昨日から絶賛「宮部まつり」開催中。
なーんてね。
テレビドラマがきっかけで、宮部みゆきさんの「霊験お初シリーズ」を読み返しております。
昨日は、「震える岩」と「天狗風」の2冊。
夜は口直しに、平田オリザさんの「幕が上がる」を読みましたけども。
今日は初期短編集である「かまいたち」を読んでおります。
なんとなんと、32年前の本ですわ 1992年発行となっております。
……え、待って、そんなに前なの?
改めてびっくりしてしまいましたが、気を取り直して。
この「かまいたち」には、4つの作品が収録されています。
表題作の「かまいたち」の他に、「師走の客」「迷い鳩」「騒ぐ刀」の3作。
「かまいたち」と「師走の客」は独立した短編なんですが、「迷い鳩」と「騒ぐ刀」は同一キャラクターによる連作となっています。

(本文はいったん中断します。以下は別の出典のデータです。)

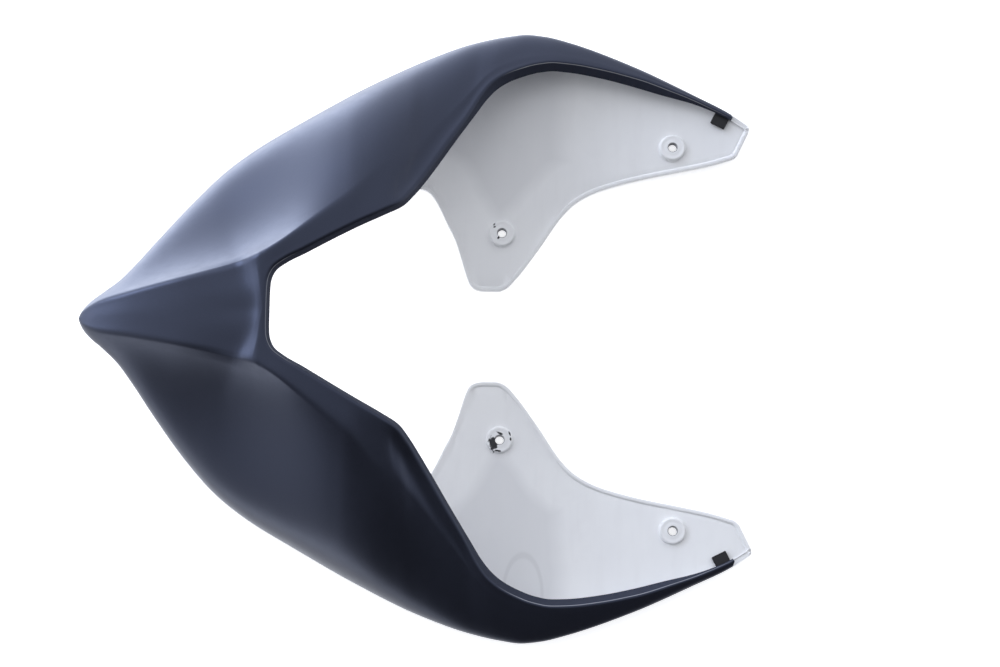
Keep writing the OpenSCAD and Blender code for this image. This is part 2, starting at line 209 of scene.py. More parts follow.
def surface(q):
    """Outer surface as a grid of rows (stations q) and columns (COLS), in millimetres."""
    q = np.asarray(q, float)
    tail = q < NOTCH_START
    tcol = tail[:, None]
    # top edge, side and ridge of each section; in the tail the top edge is the middle line
    mx = q * edge_point(np.array([float(NOTCH_START)]), C_TOP)[0, 0] / NOTCH_START
    top = np.where(tcol, vec(mx, 0 * q, rail(MIDDLE, mx)), edge_point(q, C_TOP))
    side = vec(q, out_y(q), rail(OUTLINE_Z, q))
    rx = top[:, 0] + (side[:, 0] - top[:, 0]) * TAIL_RIDGE
    fade = ramp(168, 200, rx)
    ry = np.where(rx < 13, out_y(rx) * 8.8 / 16.4, rail(RIDGE, rx))
    mid = top + (side - top) * ARM_RIDGE
    ridge = vec(rx, ry * (1 - fade) + mid[:, 1] * fade,
                rail(RIDGE, rx, 2) * (1 - fade) + (mid[:, 2] + rail(FLANK_BULGE, q)) * fade)
    # directions in which the skin leaves the top edge, reaches the ridge and leaves it
    turn = ramp(104, 118, q)
    away = np.where(tcol, [0.0, 1.0, 0.0],
                    unit(edge_dir(q) * turn[:, None] + plan(ridge - top) * (1 - turn)[:, None]))
    tilt = np.radians(np.where(tail, -rail(MIDDLE, mx, 2), rail(INNER_SLOPE, q) * turn))
    out = plan(side - top)
    s_in, s_out = np.radians(rail(RIDGE_SLOPES, q)), np.radians(rail(RIDGE_SLOPES, q, 2))
    into = vec(out[:, 0] * np.cos(s_in), out[:, 1] * np.cos(s_in), np.sin(s_in))
    off = vec(out[:, 0] * np.cos(s_out), out[:, 1] * np.cos(s_out), np.sin(s_out))
    length = np.linalg.norm(side - top, axis=1)
    soft = np.maximum(0.3, np.minimum.reduce([3 + 0 * q, ry * 0.3, length * 0.1,
                                              np.linalg.norm(ridge - top, axis=1) * 0.25]))[:, None]
    before, after = ridge - into * soft, ridge + off * soft
    w1 = np.linalg.norm(before - top, axis=1)[:, None] * STRIP_PULL
    w2 = np.linalg.norm(side - after, axis=1)[:, None]
    # foot of the roll under, and free edge of the side panel
    end = vec(rail(PANEL_SLANT, q), low_y(q), rail(PANEL_EDGE_Z, q))
    depth = np.linalg.norm((end - side)[:, :2], axis=1)
    part = np.minimum(rail(UNDER, q) / depth, 0.62)
    low = vec(side[:, 0] + (end[:, 0] - side[:, 0]) * part,
              side[:, 1] + (end[:, 1] - side[:, 1]) * part, rail(UNDER, q, 2))
    w3 = np.linalg.norm(low - side, axis=1)[:, None] * UNDER_PULL
    span = np.linalg.norm(end - low, axis=1)
    d_in = EDGE_BAND / np.maximum(span, 6)
    grid = []
    for c in COLS:
        if c <= C_TOP:
            p = np.where(tcol, top, edge_point(q, c))
        elif c < C_RIDGE:
            t = (c - C_TOP) / (C_RIDGE - C_TOP)
            start = vec(away[:, 0] * np.cos(tilt), away[:, 1] * np.cos(tilt), -np.sin(tilt))
            p = hermite(top, before, start * w1, into * w1, t)
        elif c < C_FLANK:
            t = (c - C_RIDGE) / (C_FLANK - C_RIDGE)
            p = before * (1 - t)**2 + 2 * ridge * t * (1 - t) + after * t**2
        elif c <= C_SIDE:
            t = ((c - C_FLANK) / (C_SIDE - C_FLANK)) ** FLANK_PACE
            full = vec(0 * q, 0 * q, -w2[:, 0] * rail(FLANK_FULLNESS, q, 2))
            p = hermite(after, side, off * w2 * rail(FLANK_FULLNESS, q)[:, None], full, t)
        elif c <= C_PANEL:
            t = (c - C_SIDE) / (C_PANEL - C_SIDE)
            p = hermite(side, low, vec(0 * q, 0 * q, -w3[:, 0]), unit(end - low) * w3, t)
        elif c < C_EDGE:
            p = low + (end - low) * ((1 - d_in) * (c - C_PANEL) / (C_EDGE - C_PANEL))[:, None]
        else:
            p = low + (end - low) * (1 - d_in * ((C_END - c) / (C_END - C_EDGE)))[:, None]
        grid.append(p)
    return np.stack(grid, 1) * [1, WIDTH_TRIM, 1]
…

この本には珍しく著者のあとがきがついてまして、この連作についての説明が書かれています。
この作品を書いたとき、宮部さんはまだプロの作家ではなかったそうで(とご自身が書いておられます)、にも関わらず連作してしまったそうなんですね。
これが後の霊験お初シリーズに収蔵されず、別の単行本として出版されたのは、この2作が非常に初期の作品であったことと、宮部さんが根岸備前守鎮衛という人物と、この人が残した「耳袋」という書物に深い興味を抱いていることから、いずれ違った形で書いてみたいと思ったからなんだそうです。
なので、この2作と、後の「霊験お初シリーズ」では微妙に設定が違うんですね。
登場人物はほぼ同じだし、キャラクター設定もほぼ同じなのですが、関係性がちょっと違うのです。「迷い鳩」「騒ぐ刀」にはいたのに、その後のシリーズでは姿を消した登場人物もいます。
そのあたりの読み比べがまた、楽しいんですよね。
私の初宮部作品は、「龍は眠る」でした。
今発見したんですけど、私が持っている「かまいたち」の奥付にある著者紹介には「眠れる龍」と書いてありました。あらあら。30年越しに知る誤植。
宮部さんがデビューしたころ、私は暗黒期まっただ中でした。育児で。
なのでとても本を読むような余裕はなかったのです。
ようやくちょっとだけ余裕ができたころに、なんとか図書館へ行くことができるようになりました。そこで見かけたんですね。「龍は眠る」
新人作家さんかあ、どんな感じなんだろうな、くらいの軽い気持ちで借りて読みました。
で、読み終わって、矢も楯もたまらずに本屋さんで購入しました。
あれ以来ずっと虜になってますねえ。私が生き続けてる理由の何割かは「宮部みゆきの新作を読む」が占めています。
次に出るのはなんだろうなあ。いつ出るのかしら。
あえて調べることはしないでいます。生き続けるために。